Increíble. Al parecer Hirohito insistió. Le ofreció viajar 40 días en un barco. También lo rechazó. Enmudecimos. “¿Troilo o (Juan Carlos) Cobián le pidió que escribiera ‘Los mareados’?”, le pregunté para cambiar de tema a Cadícamo que se sintió sorprendido. “¡Dale, contá!”, dijo D’Arienzo que, con el tiempo, supe que no era necesariamente amigo de don Enrique, aunque tampoco se llevaban mal. “Creo que fue una confusión de Pichuco que, como yo, tampoco sabía que ese tango ya tenía letra”, respondió con desgano. No repregunté.
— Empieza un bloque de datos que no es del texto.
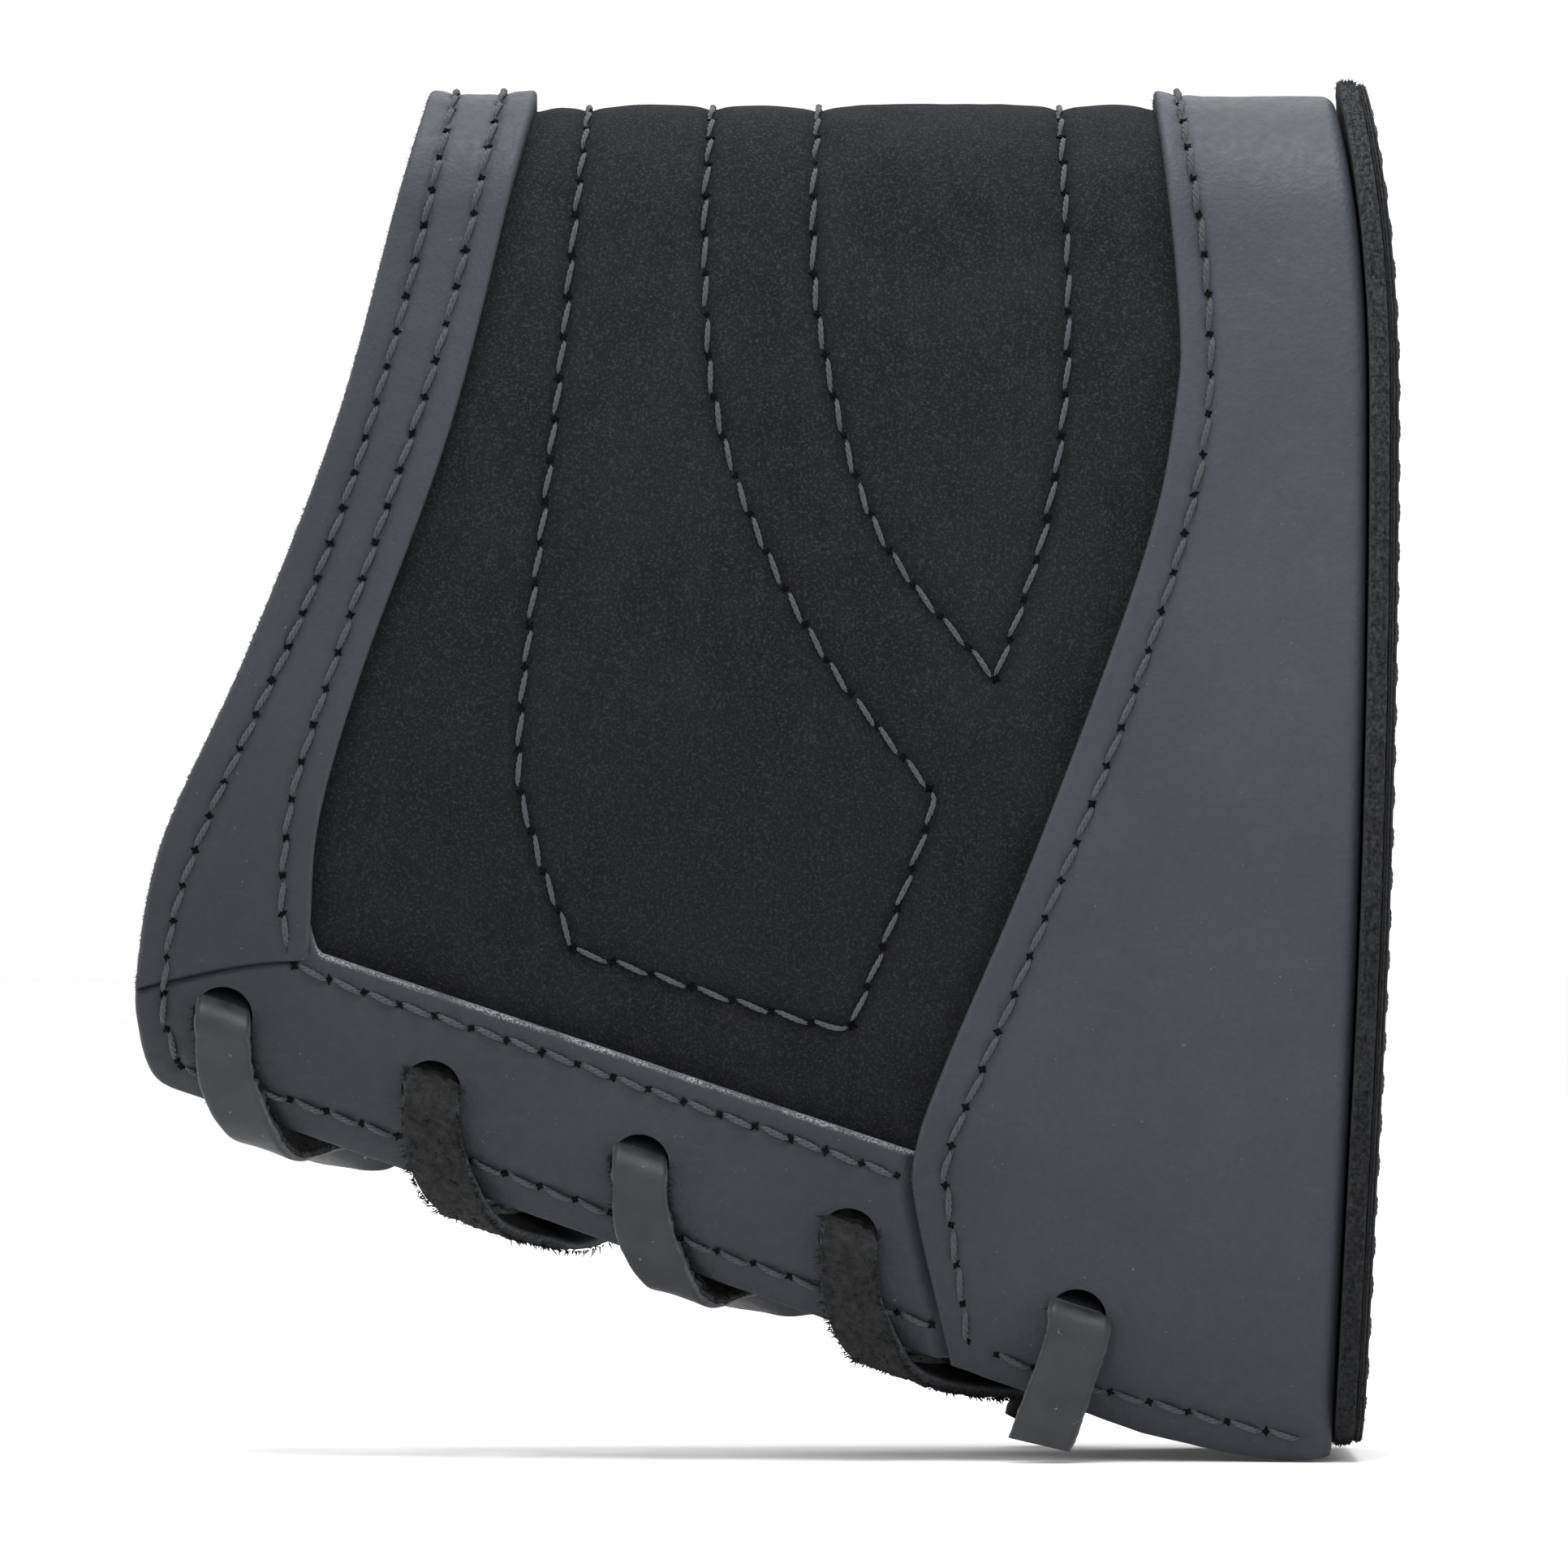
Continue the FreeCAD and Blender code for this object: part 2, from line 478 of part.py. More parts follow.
# ---------------------------------------------------------------- the pieces
def main():
    parts = {}
    holes = [hole_cutter(x, side) for x in HOLE_X for side in (NEAR, FAR)]
    under_flange = -FLANGE_T - 2 * GLUE

    lining = layer(0, LINING_T - GLUE).common(sleeve(LINING_INSET, -under_flange))
    foam = layer(H_FOAM, H_SUEDE - GLUE).common(sleeve(FOAM_INSET, -under_flange))
    suede = layer(H_SUEDE, H_TRIM - GLUE).common(sleeve(SUEDE_INSET, -under_flange))
    leather = layer(H_TRIM, H_OUT).common(sleeve())
    trim = leather.cut(window()).cut(panel_side(GLUE))
    flange = core(H_OUT).cut(core(-FLANGE_W)).common(sleeve()).common(butt_slab(-FLANGE_T - GLUE, -GLUE))
    flange = flange.common(rounded_plate(PLATE_H, PLATE_BOTTOM_Z, PLATE_CORNER_R, PLATE_X))
    panel = leather.common(panel_side()).fuse(flange).removeSplitter()

    parts["lining"] = lining.cut(holes)
    parts["quilt_foam"] = foam.cut(holes)
    parts["suede_panel"] = suede.cut(holes)
    parts["front_band"] = trim.cut(below_seam()).cut(holes)
    bands = trim.common(below_seam(GLUE)).cut(holes).Solids
    parts["near_lace_band"] = min(bands, key=lambda s: s.CenterOfMass.y)
    parts["far_lace_band"] = max(bands, key=lambda s: s.CenterOfMass.y)
    parts["rear_panel"] = panel.cut(holes)

    parts["butt_backer"] = butt_layer(0.0, BACKER_T)
    parts["butt_face"] = butt_layer(BACKER_T + GLUE, BACKER_T + FACE_T, FACE_INSET)
    parts["recoil_insert"] = insert()

    mouths = [surface(x, phi_at(x, hole_z(x), 0), h, s)
              for x in HOLE_X for s in (NEAR, FAR) for h in (0, H_OUT)]
    parts["lace"] = ribbon(lace_way(), mouths)
    for side, name in ((NEAR, "near_lace_tail"), (FAR, "far_lace_tail")):
        parts[name], hinge = tail(side)
        print(name, "hinge", [round(v, 3) for v in hinge])

    parts["front_band_edge_stitches"] = seam(BAND_ROW, STITCH, STITCH_LENGTH, H_OUT)
    parts["front_band_window_stitches"] = seam(WINDOW_ROW, STITCH, STITCH_LENGTH, H_OUT)
    parts["rear_panel_stitches"] = seam(PANEL_ROW, SEAM_STITCH, SEAM_LENGTH, H_OUT)
    for side, name in ((NEAR, "near"), (FAR, "far")):
        parts[name + "_lace_band_low_stitches"] = rows(LACE_ROW_LOW, STITCH, STITCH_LENGTH, H_OUT, side)
        parts[name + "_lace_band_high_stitches"] = rows(LACE_ROW_HIGH, STITCH, STITCH_LENGTH, H_OUT, side)
        parts[name + "_hem_stitches"] = rows(HEM_ROW, SEAM_STITCH, SEAM_LENGTH, H_OUT, side)
    u_lines = seam(QUILT_U[0], QUILT_STITCH, QUILT_LENGTH, H_TRIM)
    u_lines += seam(QUILT_U[3], QUILT_STITCH, QUILT_LENGTH, H_TRIM)
    for side in (NEAR, FAR):
        for line in QUILT_U[1:3]:
            u_lines += rows(line, QUILT_STITCH, QUILT_LENGTH, H_TRIM, side)
    parts["quilt_u_stitches"] = u_lines
    parts["quilt_v_stitches"] = [bar for line in QUILT_V
                                 for bar in seam(line, QUILT_STITCH, QUILT_LENGTH, H_TRIM)]
    parts["butt_seam_stitches"] = butt_seam()

    for name, shape in parts.items():
        if isinstance(shape, list):
            shape = Part.makeCompound(shape)
        good = shape.isValid() and all(s.Volume > 0 for s in shape.Solids)
        print(f"{name:28s} solids {len(shape.Solids):4d} volume {shape.Volume:10.1f} valid {good}")
        if len(shape.Solids) == 1:
            shape = shape.Solids[0]
        shape.exportStep("parts/" + name + ".step")


main()
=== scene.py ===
"""Looks for the laced leather butt pad. Shapes are laid out as flat leather patterns and wrapped.

A pattern point is (x, s): x along the object, s round it from the comb, positive on the near side
(-Y). A height h stands off the sleeve's inner face. Pattern work is in millimetres, and a mesh is
scaled to metres when it is made.
"""
import math

import bmesh
import bpy
import numpy as np
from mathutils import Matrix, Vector


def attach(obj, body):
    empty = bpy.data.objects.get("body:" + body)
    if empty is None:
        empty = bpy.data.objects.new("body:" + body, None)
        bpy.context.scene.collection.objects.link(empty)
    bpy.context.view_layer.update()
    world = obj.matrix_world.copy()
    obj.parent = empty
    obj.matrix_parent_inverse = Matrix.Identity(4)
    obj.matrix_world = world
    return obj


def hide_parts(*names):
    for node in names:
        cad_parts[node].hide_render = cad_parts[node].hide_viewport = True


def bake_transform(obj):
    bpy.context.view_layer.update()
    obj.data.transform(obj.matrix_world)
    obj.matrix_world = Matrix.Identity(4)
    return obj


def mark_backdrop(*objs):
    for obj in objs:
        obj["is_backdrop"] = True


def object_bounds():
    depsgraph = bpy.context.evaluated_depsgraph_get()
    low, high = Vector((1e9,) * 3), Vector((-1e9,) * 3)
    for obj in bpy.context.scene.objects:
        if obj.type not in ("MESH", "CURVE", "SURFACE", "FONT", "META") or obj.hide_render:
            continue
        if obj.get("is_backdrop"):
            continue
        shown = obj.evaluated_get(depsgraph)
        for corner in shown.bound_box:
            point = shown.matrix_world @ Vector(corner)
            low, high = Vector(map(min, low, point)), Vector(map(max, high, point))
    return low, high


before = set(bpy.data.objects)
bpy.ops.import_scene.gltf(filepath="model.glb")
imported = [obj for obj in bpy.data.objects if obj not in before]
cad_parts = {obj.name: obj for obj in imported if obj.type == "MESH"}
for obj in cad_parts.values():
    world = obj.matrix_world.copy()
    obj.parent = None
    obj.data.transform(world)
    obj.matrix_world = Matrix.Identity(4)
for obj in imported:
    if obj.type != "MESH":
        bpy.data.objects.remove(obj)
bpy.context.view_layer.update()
MM = 0.001
rng = np.random.default_rng(20)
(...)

El tiempo quiso que Ricardo Ostuni, un tanguero estudioso que fue miembro de número en la Academia Nacional del Tango, café de por medio, me confirmara que la poesía que escribió Cadícamo por pedido de Troilo “fue posterior a la creación de Cobián que la compuso sin letra para una obra de teatro titulada ‘Los dopados’ y la llamó ‘Clarita’”.

Ricardo, querido amigo, explicó que “los primeros letristas fueron Alberto Weisbach y un tal Raúl Pedro del Corazón Doblás” y que “la primera grabación del tema fue con la orquesta de Osvaldo Fresedo, con la voz de Roberto Díaz, en 1924″. En aquella tertulia con Ostuni, durante una larga tarde en el viejo café Tortoni, Ricardo precisó que “en 1942 con la orquesta de Aníbal Troilo y la participación del cantante Francisco Fiorentino se grabó ‘Los mareados’ con la poesía creada por Cadícamo”, que a su entender “es infinitamente superior, de mayor calidad y mucho vuelo (…) por esa razón se impuso”, señaló como hipótesis.

Sin embargo, en su análisis y sin quitar méritos artísticos a la obra, estimó que “fue el dolor de la censura que el gobierno militar de 1943 impuso sobre aquel tango por estúpidas e injustificadas cuestiones de ‘moral y buenas costumbres’, que obligó a Cadícamo a llamarlo ‘En mi pasado’ y a modificar parcialmente la letra”, lo que en aquella noche de sobremesa en Pierino impidió que el maestro quisiera hablar de aquello. Es posible. La falta de libertad siempre es un dolor.